▶ [Data]
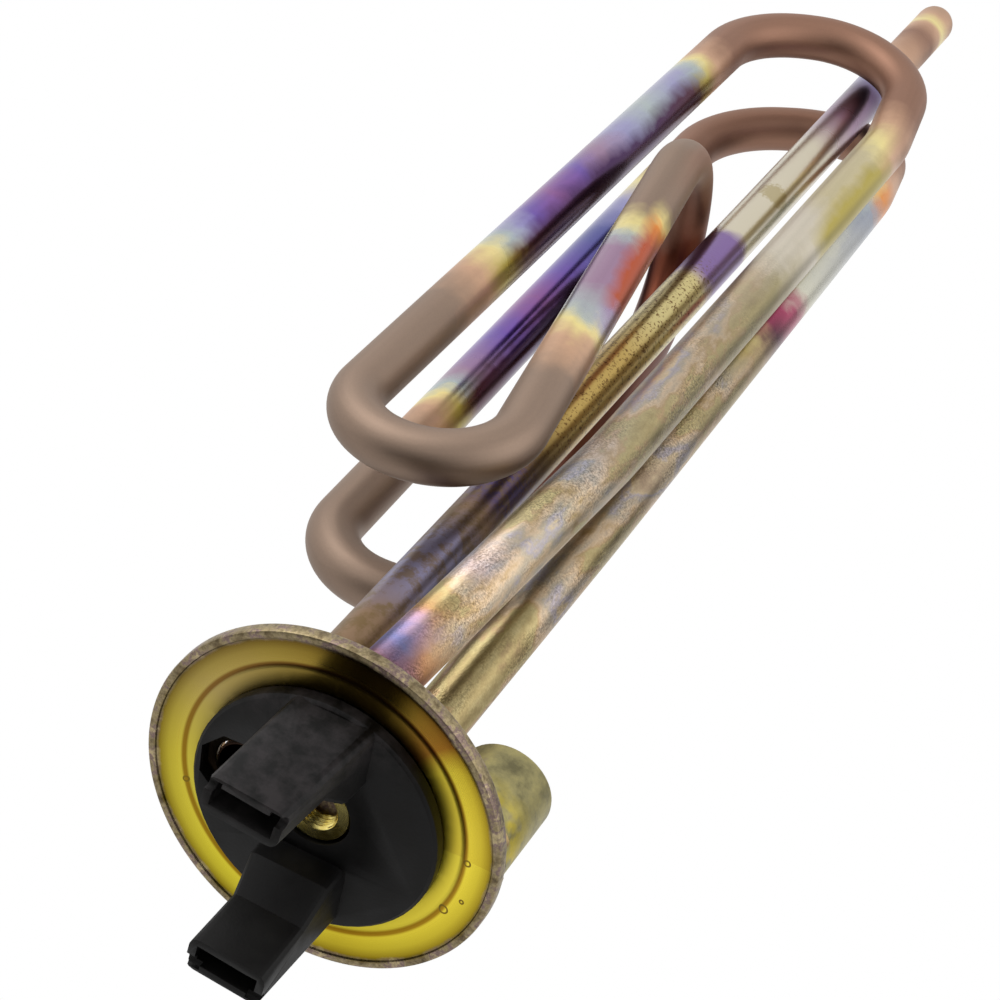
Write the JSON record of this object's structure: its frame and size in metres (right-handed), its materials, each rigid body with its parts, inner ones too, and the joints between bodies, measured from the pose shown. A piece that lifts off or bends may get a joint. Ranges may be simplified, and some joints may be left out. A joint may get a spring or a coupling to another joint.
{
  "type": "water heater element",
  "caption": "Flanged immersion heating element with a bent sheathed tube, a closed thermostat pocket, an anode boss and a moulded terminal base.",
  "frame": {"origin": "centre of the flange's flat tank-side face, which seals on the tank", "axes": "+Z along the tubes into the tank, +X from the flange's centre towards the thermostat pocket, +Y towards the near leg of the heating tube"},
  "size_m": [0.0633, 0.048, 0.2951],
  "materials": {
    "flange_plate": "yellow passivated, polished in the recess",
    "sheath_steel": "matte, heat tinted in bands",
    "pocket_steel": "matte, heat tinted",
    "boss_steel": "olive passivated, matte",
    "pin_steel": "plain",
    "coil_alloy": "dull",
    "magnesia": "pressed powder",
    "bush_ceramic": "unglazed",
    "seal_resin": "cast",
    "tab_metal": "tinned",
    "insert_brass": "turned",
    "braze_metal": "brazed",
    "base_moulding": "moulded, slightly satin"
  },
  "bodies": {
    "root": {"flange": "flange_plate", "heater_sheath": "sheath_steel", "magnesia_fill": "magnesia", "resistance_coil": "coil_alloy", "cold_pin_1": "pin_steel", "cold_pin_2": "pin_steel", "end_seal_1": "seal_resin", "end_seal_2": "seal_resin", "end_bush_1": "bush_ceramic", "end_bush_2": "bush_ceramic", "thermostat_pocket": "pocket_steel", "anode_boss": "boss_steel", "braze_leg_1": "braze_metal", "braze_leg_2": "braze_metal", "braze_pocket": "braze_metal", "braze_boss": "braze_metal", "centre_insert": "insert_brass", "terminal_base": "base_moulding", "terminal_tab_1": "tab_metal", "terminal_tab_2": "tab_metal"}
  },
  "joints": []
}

▶ [Given exercise] Give an exact repetition of all the material.

▶ [Result of the exercise]
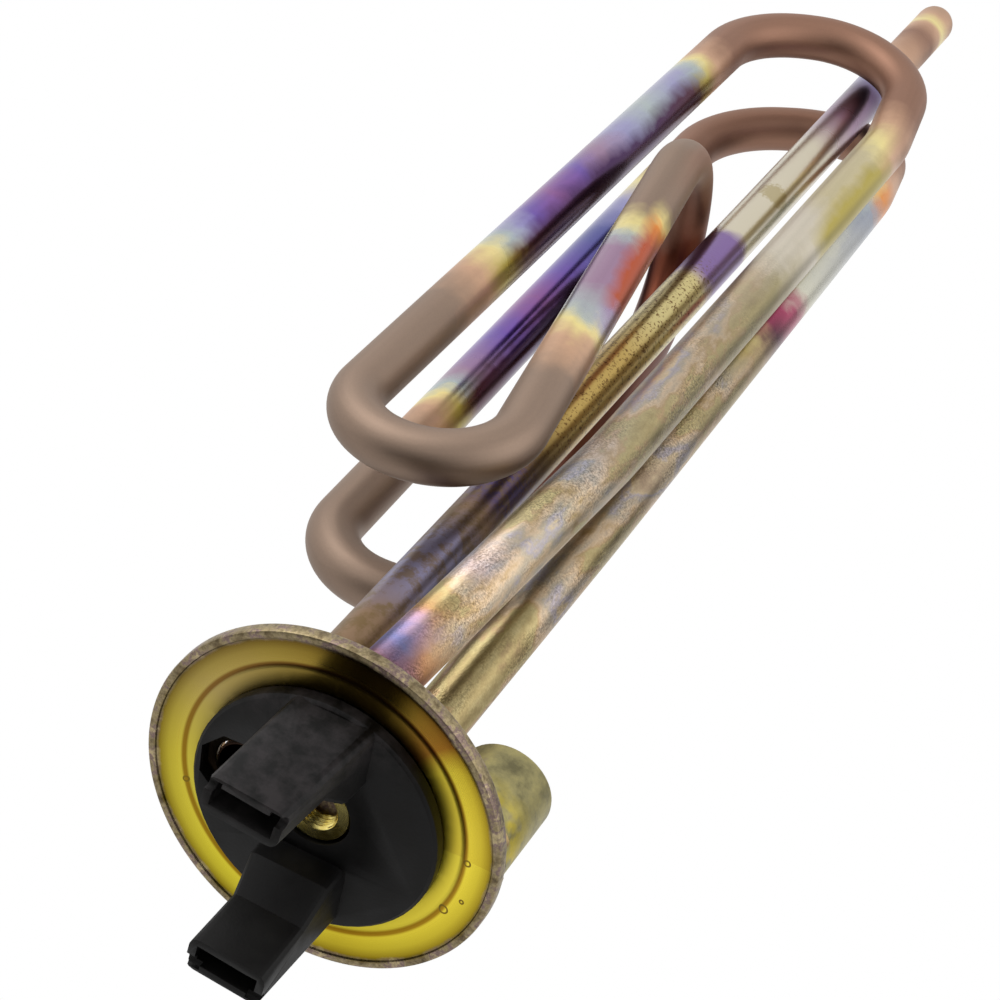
Write the JSON record of this object's structure: its frame and size in metres (right-handed), its materials, each rigid body with its parts, inner ones too, and the joints between bodies, measured from the pose shown. A piece that lifts off or bends may get a joint. Ranges may be simplified, and some joints may be left out. A joint may get a spring or a coupling to another joint.
{
  "type": "water heater element",
  "caption": "Flanged immersion heating element with a bent sheathed tube, a closed thermostat pocket, an anode boss and a moulded terminal base.",
  "frame": {"origin": "centre of the flange's flat tank-side face, which seals on the tank", "axes": "+Z along the tubes into the tank, +X from the flange's centre towards the thermostat pocket, +Y towards the near leg of the heating tube"},
  "size_m": [0.0633, 0.048, 0.2951],
  "materials": {
    "flange_plate": "yellow passivated, polished in the recess",
    "sheath_steel": "matte, heat tinted in bands",
    "pocket_steel": "matte, heat tinted",
    "boss_steel": "olive passivated, matte",
    "pin_steel": "plain",
    "coil_alloy": "dull",
    "magnesia": "pressed powder",
    "bush_ceramic": "unglazed",
    "seal_resin": "cast",
    "tab_metal": "tinned",
    "insert_brass": "turned",
    "braze_metal": "brazed",
    "base_moulding": "moulded, slightly satin"
  },
  "bodies": {
    "root": {"flange": "flange_plate", "heater_sheath": "sheath_steel", "magnesia_fill": "magnesia", "resistance_coil": "coil_alloy", "cold_pin_1": "pin_steel", "cold_pin_2": "pin_steel", "end_seal_1": "seal_resin", "end_seal_2": "seal_resin", "end_bush_1": "bush_ceramic", "end_bush_2": "bush_ceramic", "thermostat_pocket": "pocket_steel", "anode_boss": "boss_steel", "braze_leg_1": "braze_metal", "braze_leg_2": "braze_metal", "braze_pocket": "braze_metal", "braze_boss": "braze_metal", "centre_insert": "insert_brass", "terminal_base": "base_moulding", "terminal_tab_1": "tab_metal", "terminal_tab_2": "tab_metal"}
  },
  "joints": []
}